:: Set task ::
Set down exactly, please, each line from the one containing "add_sleeves(armhole, cloth)" through the one containing "in imported if", both lines included, and no other line.
— Begin Data section —
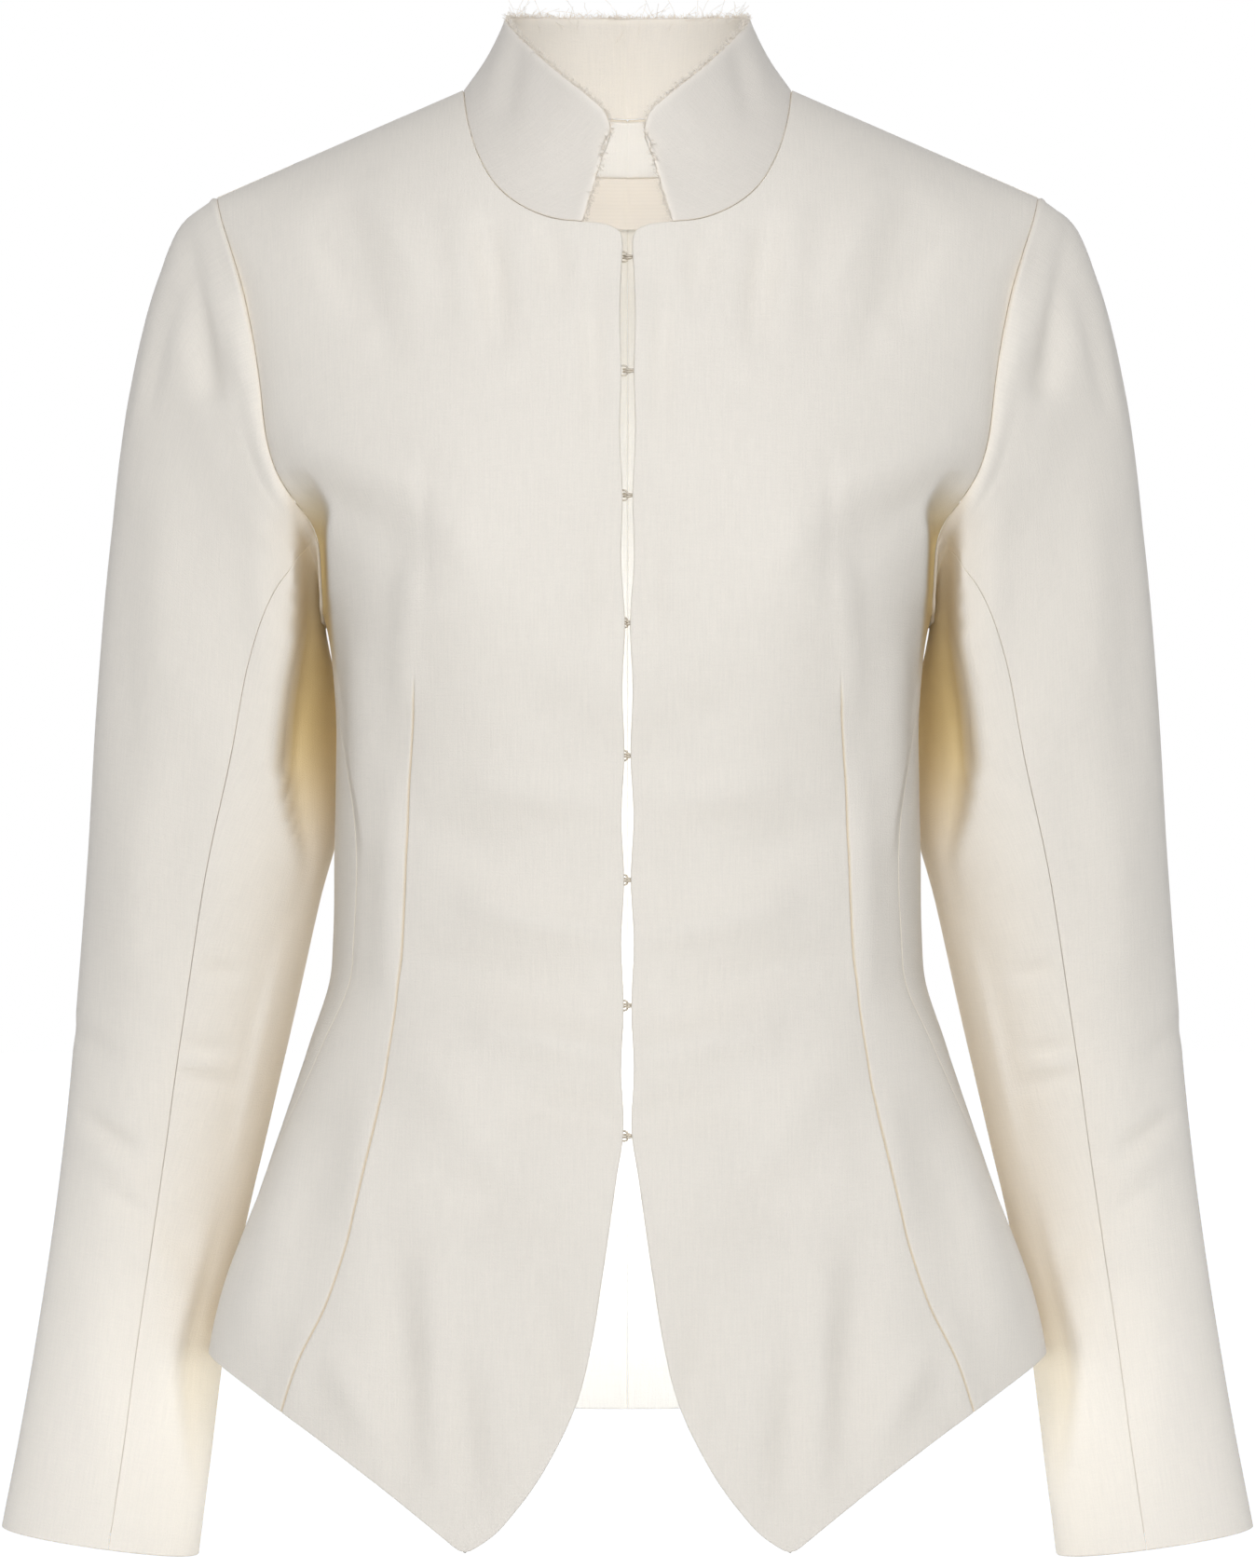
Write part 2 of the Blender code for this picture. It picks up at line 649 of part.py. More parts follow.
def add_wire(name, path, level, facing, metal):
    """A closed bent wire, mirrored below its own level, sewn to the back of the facings."""
    half = np.array(path)
    loop = np.concatenate([half, (half * np.array([1.0, 1.0, -1.0]))[-2:0:-1]])
    at = level + loop[:, 2]
    near, next_column = facing[:, 0], facing[:, 1]
    under_wire = mix(near, next_column, (WIRE_SEAT / next_column[:, 0])[:, None])
    seat = np.interp(at, under_wire[:, 2], under_wire[:, 1])
    loop = np.column_stack([loop[:, 0], seat + WIRE_STANDOFF + WIRE + loop[:, 1], at])
    curve = bpy.data.curves.new(name, "CURVE")
    curve.dimensions = "3D"
    curve.bevel_depth = WIRE * MM
    curve.bevel_resolution = 1
    spline = curve.splines.new("POLY")
    spline.points.add(len(loop) - 1)
    for target, point in zip(spline.points, loop * MM):
        target.co = (*point, 1.0)
    spline.use_cyclic_u = True
    curve.materials.append(metal)
    bpy.context.scene.collection.objects.link(bpy.data.objects.new(name, curve))


def build():
    for thing in list(bpy.data.objects):
        bpy.data.objects.remove(thing)
    cloth = shaded("ivory_linen", IVORY, 0.85)
    lining = shaded("ivory_facing", INNER_IVORY, 0.8)
    tape = shaded("label_tape", TAPE_WHITE, 0.6)
    metal = shaded("hook_wire", WIRE_GREY, 0.35, 0.9)
    neck_seam, armhole, facing = add_body(cloth, lining)
    add_collar(neck_seam, cloth)
    add_sleeves(armhole, cloth)
    add_label(tape)
    for number, level in enumerate(HOOK_LEVELS, 1):
        add_wire(f"hook_{number}", HOOK_PATH, level, facing, metal)
        add_wire(f"eye_{number}", EYE_PATH, level, facing, metal)


build()
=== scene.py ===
"""Ivory linen jacket with a raw-edged stand collar, dressed for rendering.

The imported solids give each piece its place. This script lays a fine cloth wall, with its
folds, seams and weave, over each of them. X runs to the wearer's left, Y to the back and
Z up. Sizes in the tables are millimetres and degrees, and meshes are made in metres.
"""

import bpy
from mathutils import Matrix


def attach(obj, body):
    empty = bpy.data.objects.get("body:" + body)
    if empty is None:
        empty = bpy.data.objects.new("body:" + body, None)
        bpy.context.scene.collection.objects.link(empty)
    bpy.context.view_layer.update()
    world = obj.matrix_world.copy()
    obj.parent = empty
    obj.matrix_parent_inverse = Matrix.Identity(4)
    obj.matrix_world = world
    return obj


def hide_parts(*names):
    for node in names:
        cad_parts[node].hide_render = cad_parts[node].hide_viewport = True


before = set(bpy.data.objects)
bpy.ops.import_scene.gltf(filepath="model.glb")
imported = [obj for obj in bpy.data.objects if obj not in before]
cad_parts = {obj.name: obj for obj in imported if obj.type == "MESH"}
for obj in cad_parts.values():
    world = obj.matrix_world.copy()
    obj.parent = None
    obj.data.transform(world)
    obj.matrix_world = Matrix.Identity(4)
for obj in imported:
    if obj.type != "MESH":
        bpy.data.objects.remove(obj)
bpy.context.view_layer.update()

import functools
import math

import bpy
import numpy as np
from bpy.props import FloatProperty, FloatVectorProperty, IntProperty, PointerProperty
from mathutils import Vector

bl_info = {
    "name": "Linen jacket",
    "version": (1, 0, 0),
    "blender": (4, 5, 0),
    "location": "3D Viewport > Sidebar > Jacket",
    "description": "Builds a fitted stand-collar linen jacket over its packed pieces",
    "category": "Object",
}

MM = 0.001

# ---------------------------------------------------------------- sizes of the pieces

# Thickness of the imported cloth, and the gap between it and the facings
PACKED_CLOTH = 2.0
FACING_GAP = 0.4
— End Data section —
:: Task response ::
    add_sleeves(armhole, cloth)
    add_label(tape)
    for number, level in enumerate(HOOK_LEVELS, 1):
        add_wire(f"hook_{number}", HOOK_PATH, level, facing, metal)
        add_wire(f"eye_{number}", EYE_PATH, level, facing, metal)


build()
=== scene.py ===
"""Ivory linen jacket with a raw-edged stand collar, dressed for rendering.

The imported solids give each piece its place. This script lays a fine cloth wall, with its
folds, seams and weave, over each of them. X runs to the wearer's left, Y to the back and
Z up. Sizes in the tables are millimetres and degrees, and meshes are made in metres.
"""

import bpy
from mathutils import Matrix


def attach(obj, body):
    empty = bpy.data.objects.get("body:" + body)
    if empty is None:
        empty = bpy.data.objects.new("body:" + body, None)
        bpy.context.scene.collection.objects.link(empty)
    bpy.context.view_layer.update()
    world = obj.matrix_world.copy()
    obj.parent = empty
    obj.matrix_parent_inverse = Matrix.Identity(4)
    obj.matrix_world = world
    return obj


def hide_parts(*names):
    for node in names:
        cad_parts[node].hide_render = cad_parts[node].hide_viewport = True


before = set(bpy.data.objects)
bpy.ops.import_scene.gltf(filepath="model.glb")
imported = [obj for obj in bpy.data.objects if obj not in before]
cad_parts = {obj.name: obj for obj in imported if obj.type == "MESH"}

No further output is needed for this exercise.